Future Of Selling (22:53.404)
Yes.

Kara Brown (23:15.168)
share good news. Then we take the good news and we run it through the HubSpot engine, make a dial against it, and we can track the activity of the inbound records or cross-sell upsell opportunity from this very specific activity. So when we started with them, they weren't really putting anything into the marketplace, and now they are, and it's been hundreds of millions that we can attribute back to this index.

Future Of Selling (23:37.936)
wow, and directly, it's not, you know, they're not like, well, that's good, but it's kind of fuzzy. I mean, they're got, they're absolutely, A connects to B for them.

Kara Brown (23:46.927)
Yeah, so the short answer is yes. The long answer is attribution is always a journey in B2B. Right? Like there's never a, hey, this is why, know, there's always a brother's uncle dog walker that knew someone or saw someone at a trade show. But in total, we know that this index is moving the needle on behalf of their team. And it's also making it easier for them to sell other things too, right? Because now they're a known brand where before,

Future Of Selling (24:14.168)
Yeah. Yeah. Okay. so, and so there, so the index you created came from it really, I guess it's in the methodology piece, but that, that, that pushed through to the funnel to measurement, the whole, I mean, the whole thing. Okay.

Kara Brown (24:28.686)
Right, yeah, the whole thing. So sharing good news. And good news doesn't have to be your press release. It doesn't have to be your newest hire. It doesn't have to be a case study. Good news is just your point of view on something that your customer cares about. That's it.

Future Of Selling (24:46.104)
Yeah. Well, that's a really good qualifier too, right? Because I think sometimes from a marketing standpoint, we're just trying to come up with cool things to say, cool things to represent. But your qualifier is, no, no, it needs to be something that good news is what your customer wants to hear about. It's what gets them going. If you were in a highly regulated

industry, then maybe it's they want to hear about security or whatever it may be. Is this only, you feel like your framework is only applicable to the logistics transportation or is it applicable

Kara Brown (25:31.375)
I was so happy. I've been home for a few days. I'm on the road a lot. I've been home for a few days and I've been doing a lot of podcasts as I've been at home, right? I've had more than one person tell me that the book has made it into someone's hands who is not logistics oriented. I talked to a woman in California who got her hands on it and she runs an energy company. I talked to someone else who has a client in the Midwest that does potholes. They help with potholes.

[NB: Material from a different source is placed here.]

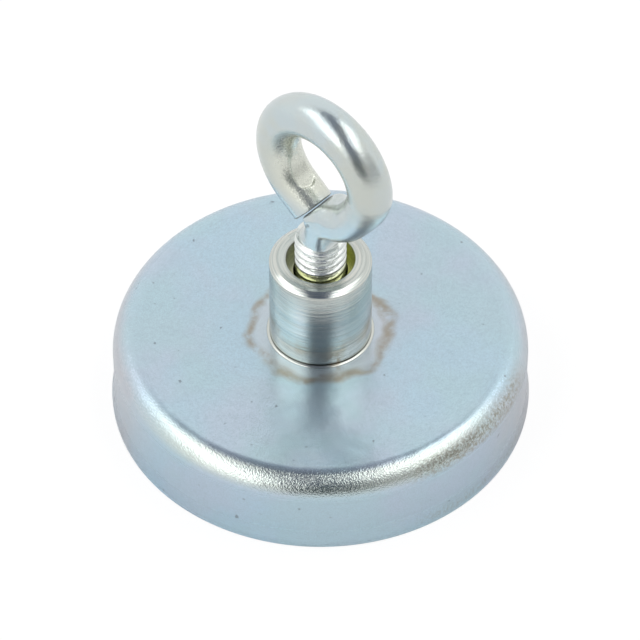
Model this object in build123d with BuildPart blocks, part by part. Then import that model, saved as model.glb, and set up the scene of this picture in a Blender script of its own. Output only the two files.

Future Of Selling (25:38.232)
Right. Yeah.

Future Of Selling (25:46.552)
Nice!

Future Of Selling (26:00.756)
okay, yeah.

Kara Brown (26:01.326)
So I think it's made its way into other markets. It will not help anyone in B2C. There's no B2C content in it at all. If you are selling B2B, the book is applicable for anyone that kind of is in this space.

Future Of Selling (26:10.104)
But okay, okay.

Future Of Selling (26:17.806)
Okay, good. Let's dive in a little bit further and talk about intent data, right? And talk about ABM. Are you a big fan of ABM? Not a big fan? Talk about it. We've done some stuff with ABM. For me, again, it's one of those things that's hard to understand sometimes the impact of that. So I need you to teach me.

Kara Brown (26:26.926)
Huge fan.

Kara Brown (26:41.588)
man. I love I love intent data. So ABM and intent data are associated but not the same thing. So when I share some education around intent data, I like to use the word ABM as the word health care, right? just health care, ABM is like giant word, right? What does it really mean? We like to pull out just the intent data portion and talk about that. So account based marketing is targeted, it's specific, it's personalized, etc.

But the piece that we really like to talk about is intent data and programmatic media buying. And if you're not doing programmatic media buying, you're not really doing a fully, fully fledged ABM motion, right? And so people talk about, yeah, we're doing ABM. And then we get in and we're like, this is just targeted selling.

Future Of Selling (27:24.622)
press.

Future Of Selling (27:30.318)
tell us what programmatic media buying is.

Kara Brown (27:33.923)
Yes. So programmatic media buying comes from one of the ABM or intent data tools. Our favorite is Sixth Sense. If you can't afford Sixth Sense, like RollWorks, Demandbase, Terminix. There's a whole bunch of them now, right? They are looking for the buying signal inside of the ideal customer profiles that you tell it to look for. And they are surrounding that human, not the company, but the human being with advertising specific

to what you would like to show that person. it's a really cool, it's awesome, and I'll give you an actual case study on how it worked for one of our clients. So the caveat to great programmatic media buying and intent data is that it really works best for enterprise customers. So these are billion plus, really like making big decisions, right? So if you think about my network, I'm in supply chain. So I want you to imagine,

We're talking about, I don't know, Nike, Whole Foods, right? Like big brands, right? That have like big supply chain needs. So we work for a consultancy, essentially, big, huge consultancy. So think the McKinsey of warehousing, right? And so they are, they're looking only for like Fortune 100, Fortune 50. So we load up their list of their prospect customers.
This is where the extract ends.